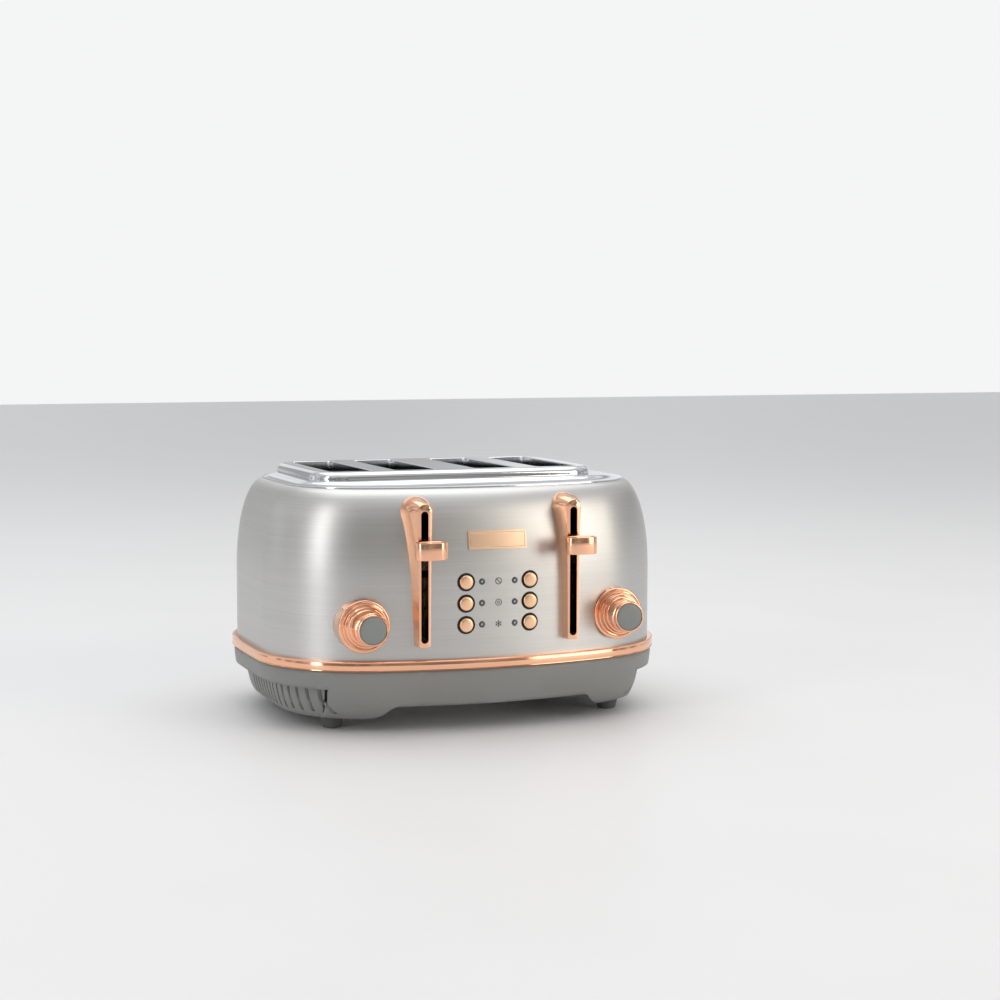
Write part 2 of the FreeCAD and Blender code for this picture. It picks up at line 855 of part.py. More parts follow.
def make_collar(side):
    x, front = side * v.dial_x, collar_front()
    ring = bar_y(v.collar_radius, x, v.dial_z, front, front + 30)
    edge = [e for e in ring.Edges if abs(e.BoundBox.YMax - front) < 1e-6]
    ring = ring.makeFillet(1.2, edge)
    ring = ring.cut(shell_block)
    ring = max(ring.Solids, key=lambda solid: -solid.BoundBox.YMin)
    return ring.cut(bar_y(v.dial_shaft + 1, x, v.dial_z, front - 1, front + 40))


keep(shaped("badge_plate", make_badge()))
for name, side in (("left", -1), ("right", 1)):
    keep(shaped("lever_bezel_" + name, make_bezel(side)))
    keep(shaped("dial_collar_" + name, make_collar(side)))

# ---------------------------------------------------------------- dials


def dial_offset():
    """From the collar's face to the front of the dial."""
    local = front_reach(v.dial_x, v.shell_inset)
    return v.dial_reach - (local - collar_front())


for name, side in (("left", -1), ("right", 1)):
    knob = body("dial_knob_" + name)
    profile = plane_sketch(knob, "XY_Plane", "dial_profile_" + name)
    long = round(dial_offset(), 3)
    polygon(profile, [
        ("0", "14"),
        ("dial_shaft", "14"),
        ("dial_shaft", "-gap"),
        ("dial_radius", "-gap"),
        ("dial_radius", "-gap - 2.6"),
        ("dial_radius - 1.2", "-gap - 2.6"),
        ("dial_radius - 1.2", "-gap - 5"),
        ("dial_radius - 2.4", "-gap - 5"),
        ("dial_radius - 2.9", "-gap - 8"),
        ("dial_radius - 3.7", "-gap - 8"),
        ("cap_radius + 2.4", f"-{long} + 5.6"),
        ("cap_radius + 0.7", f"-{long} + 5.2"),
        ("cap_radius + 1.5", f"-{long} + 3.8"),
        ("cap_radius + 1.5", f"-{long} + 0.6"),
        ("cap_radius + 0.9", f"-{long}"),
        ("cap_radius", f"-{long}"),
        ("cap_radius", f"-{long} + 1.4"),
        ("0", f"-{long} + 1.4"),
    ])
    turn(knob, profile, "dial_turned_" + name)
    knob_y = round(collar_front(), 4)
    put(knob, f"{side} * dial_x", str(knob_y), "dial_z")
    keep(knob)
    cap = body("dial_cap_" + name)
    disc = plane_sketch(cap, "XY_Plane", "cap_profile_" + name)
    polygon(disc, [
        ("0", f"-{long} + 1.4"),
        ("cap_radius", f"-{long} + 1.4"),
        ("cap_radius", f"-{long} + 0.5"),
        ("cap_radius - 0.5", f"-{long} + 0.1"),
        ("0", f"-{long} - 0.2"),
    ])
    turn(cap, disc, "cap_turned_" + name)
    put(cap, f"{side} * dial_x", str(knob_y), "dial_z")
    keep(cap)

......

* **Given request**
Extract every line above exactly as it stands.

* **Reply to the task**
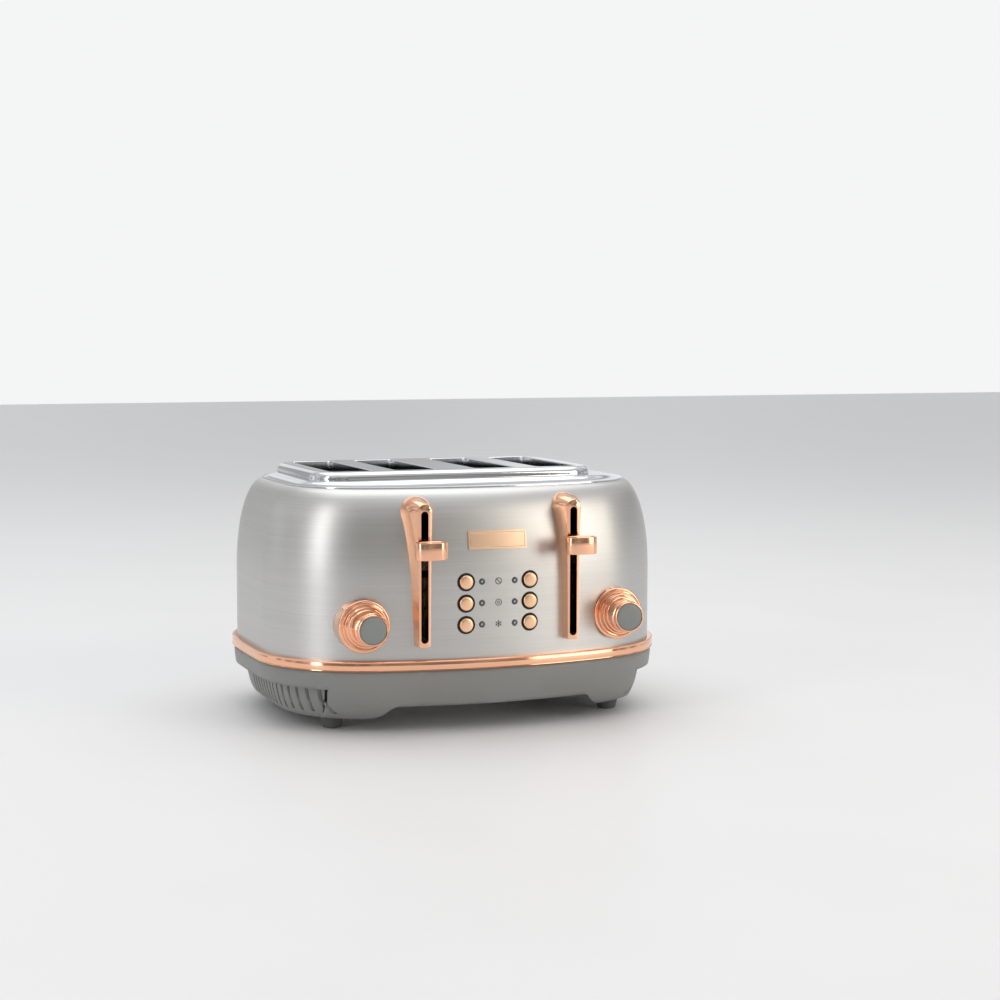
Write part 2 of the FreeCAD and Blender code for this picture. It picks up at line 855 of part.py. More parts follow.
def make_collar(side):
    x, front = side * v.dial_x, collar_front()
    ring = bar_y(v.collar_radius, x, v.dial_z, front, front + 30)
    edge = [e for e in ring.Edges if abs(e.BoundBox.YMax - front) < 1e-6]
    ring = ring.makeFillet(1.2, edge)
    ring = ring.cut(shell_block)
    ring = max(ring.Solids, key=lambda solid: -solid.BoundBox.YMin)
    return ring.cut(bar_y(v.dial_shaft + 1, x, v.dial_z, front - 1, front + 40))


keep(shaped("badge_plate", make_badge()))
for name, side in (("left", -1), ("right", 1)):
    keep(shaped("lever_bezel_" + name, make_bezel(side)))
    keep(shaped("dial_collar_" + name, make_collar(side)))

# ---------------------------------------------------------------- dials


def dial_offset():
    """From the collar's face to the front of the dial."""
    local = front_reach(v.dial_x, v.shell_inset)
    return v.dial_reach - (local - collar_front())


for name, side in (("left", -1), ("right", 1)):
    knob = body("dial_knob_" + name)
    profile = plane_sketch(knob, "XY_Plane", "dial_profile_" + name)
    long = round(dial_offset(), 3)
    polygon(profile, [
        ("0", "14"),
        ("dial_shaft", "14"),
        ("dial_shaft", "-gap"),
        ("dial_radius", "-gap"),
        ("dial_radius", "-gap - 2.6"),
        ("dial_radius - 1.2", "-gap - 2.6"),
        ("dial_radius - 1.2", "-gap - 5"),
        ("dial_radius - 2.4", "-gap - 5"),
        ("dial_radius - 2.9", "-gap - 8"),
        ("dial_radius - 3.7", "-gap - 8"),
        ("cap_radius + 2.4", f"-{long} + 5.6"),
        ("cap_radius + 0.7", f"-{long} + 5.2"),
        ("cap_radius + 1.5", f"-{long} + 3.8"),
        ("cap_radius + 1.5", f"-{long} + 0.6"),
        ("cap_radius + 0.9", f"-{long}"),
        ("cap_radius", f"-{long}"),
        ("cap_radius", f"-{long} + 1.4"),
        ("0", f"-{long} + 1.4"),
    ])
    turn(knob, profile, "dial_turned_" + name)
    knob_y = round(collar_front(), 4)
    put(knob, f"{side} * dial_x", str(knob_y), "dial_z")
    keep(knob)
    cap = body("dial_cap_" + name)
    disc = plane_sketch(cap, "XY_Plane", "cap_profile_" + name)
    polygon(disc, [
        ("0", f"-{long} + 1.4"),
        ("cap_radius", f"-{long} + 1.4"),
        ("cap_radius", f"-{long} + 0.5"),
        ("cap_radius - 0.5", f"-{long} + 0.1"),
        ("0", f"-{long} - 0.2"),
    ])
    turn(cap, disc, "cap_turned_" + name)
    put(cap, f"{side} * dial_x", str(knob_y), "dial_z")
    keep(cap)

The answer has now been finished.